Chuy was originally christened Jesus because he was born on Christmas Day in a manger at a racing stable complex near Richmond. Mr Woog objected to the name (atheist heathen that he is) so we settled on Chuy Lewis and the Woogs, to be called Chuy.

The name is a hybrid of Chuy Bravo and Huey Lewis’s Band.

Before Chuy, we had Wilson, which Harry named after his ball. If you look closely, you might just make out the fact that Chuy still wears Wilson’s tag to honour his predecessor who was so cruelly taken from us 18 months ago by cancer, and to save me the $14 it would take to get a new one engraved.

Chuy is a no fuss cat. He does not care that his father was a complete fucker who pissed off after the party was over, leaving his mum to raise 5 hungry mouths to feed on her own.

He is very chilled out about most things, unless you pull a BBQ chicken out of the takeaway bag, and then he goes completely spare.

This week,  I realised just how low-care Chuy was when I found the Pet-Barn catalogue. This is what asshole, pampered cats can now look forward to getting for their birthday or Christmas, or both combined if the days fall on the same date. Like Chuy.
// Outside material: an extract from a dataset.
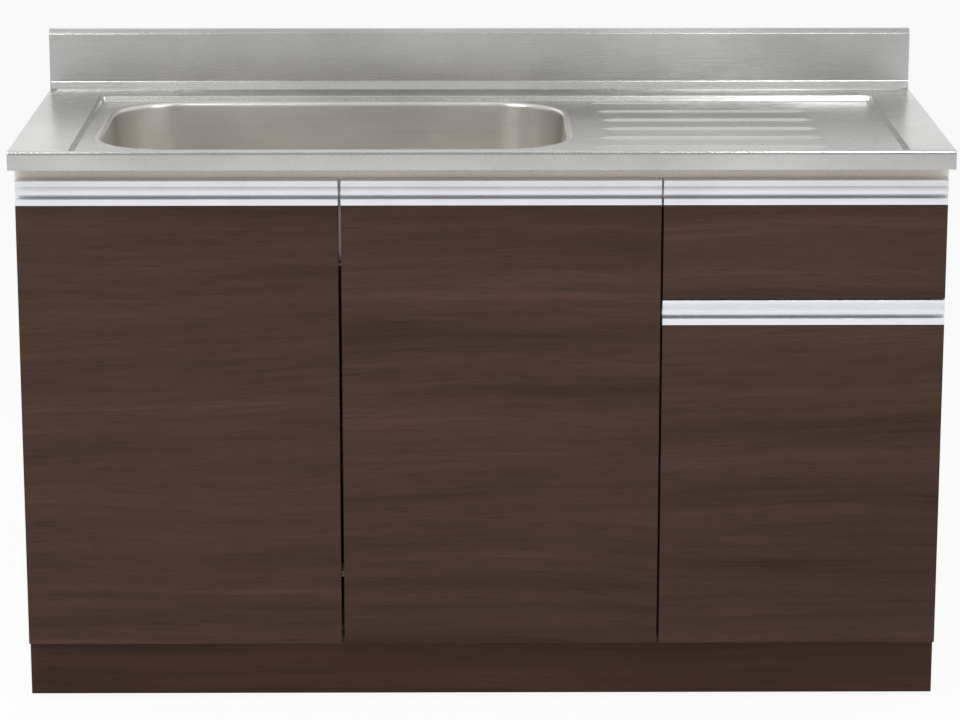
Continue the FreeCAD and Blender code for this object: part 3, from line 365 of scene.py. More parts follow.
def steelFinish(name, tone, roughness, grain, waviness, wear):
    # rolled sheet: hairlines along X, faint clouding, slow waves that bend the reflections
    material, tree, shader = startFinish(name, Metallic=1.0)
    lines = noise(tree, placeOn(tree, (4, grain, grain)), 1.0, 4, 0.7)
    clouds = noise(tree, placeOn(tree, (1, 1, 1.6)), 5.0, 3, 0.5)
    specks = noise(tree, placeOn(tree), 900.0, 1, 0.5)
    marks = noise(tree, placeOn(tree, (60, 700, 700), (3, 1, 2)), 1.0, 2, 0.4)
    waves = noise(tree, placeOn(tree, (0.7, 1, 1)), 4.0, 1, 0.4)
    level = weigh(tree, lines, 0.22, clouds, 0.78)
    colour = ramp(tree, level, [(0.34, shade(tone, 0.84)), (0.64, shade(tone, 1.06))])
    rubbed = spread(tree, marks, 0.66, 0.74, 0.0, wear)
    feed(shader, Base_Color=blend(tree, rubbed, colour, shade(tone, 1.25)),
         Roughness=spread(tree, weigh(tree, specks, 0.5, lines, 0.5), 0.3, 0.7, *roughness))
    relief(tree, shader, weigh(tree, waves, waviness, lines, 0.006), 0.35, 0.002)
    return material


def walnutFinish(name, shift, tones, poreTone=(38, 27, 22)):
    # printed laminate: the grain runs along X in long flat waves, with fine dark pores
    material, tree, shader = startFinish(name, Specular_IOR_Level=0.14)
    drift = noise(tree, placeOn(tree, (1.1, 1, 3), shift), 1.0, 2, 0.5)
    x, y, z = split(tree, placeOn(tree, (1, 1, 1), shift))
    grainPlace = combine(tree, x, y, calc(tree, "MULTIPLY_ADD", drift, 0.09, z))

    def along(scale, detail, rough):
        stretched = addNode(tree, "ShaderNodeMapping", {"Vector": grainPlace, "Scale": scale}).outputs[0]
        return noise(tree, stretched, 1.0, detail, rough)

    bands = along((0.9, 1.5, 17), 3, 0.55)
    streaks = along((2.4, 4, 95), 3, 0.6)
    fibres = along((9, 12, 620), 3, 0.65)
    pores = along((26, 30, 1500), 1, 0.4)
    level = calc(tree, "MULTIPLY_ADD", fibres, 0.20, weigh(tree, bands, 0.50, streaks, 0.30))
    colour = toneRamp(tree, level, (0.34, 0.46, 0.55, 0.68), tones)
    pore = spread(tree, pores, 0.60, 0.68, 0.0, 0.55)
    feed(shader, Base_Color=blend(tree, pore, colour, linear(*poreTone)),
         Roughness=spread(tree, fibres, 0.3, 0.7, 0.36, 0.50))
    relief(tree, shader, calc(tree, "MULTIPLY_ADD", pore, -0.6, fibres), 0.12, 0.0004)
    return material


def paintFinish(name, tone, roughness, peel, grime=0.04, metallic=0.0):
    # moulded, coated and melamine surfaces: fine texture, slight clouding of colour and gloss
    material, tree, shader = startFinish(name, Metallic=metallic)
    fine = noise(tree, placeOn(tree), peel, 2, 0.5)
    broad = noise(tree, placeOn(tree, (1, 1, 1), (5, 3, 2)), 7.0, 3, 0.6)
    base = linear(*tone)
    feed(shader, Base_Color=ramp(tree, broad, [(0.35, shade(base, 1 - 2 * grime)), (0.65, base)]),
         Roughness=spread(tree, fine, 0.3, 0.7, roughness - 0.06, roughness + 0.06))
    relief(tree, shader, fine, 0.15, 0.0003)
    return material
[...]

It was exactly like the old Babies Galore Catalogues I used to get. Same colours, font, design and really, the same language.

Similar prices.

And I will not even start on the car-seat options. I just will not. And another thing. 


It just wants something to eat, a leg to make love to and some other dog’s butts to sniff around on occasion.

If you have a pet, love it. Feed it and spend time with it. Look after it with all your capabilities. But please, do not make it look like an asshole. Or buy it stupid stuff that you will just end up putting out for council cleanup.

Bowl. Collar. Maybe a brush. Love.*

*love includes taking it to the vet and worming/fleaing stuff. The expensive stuff.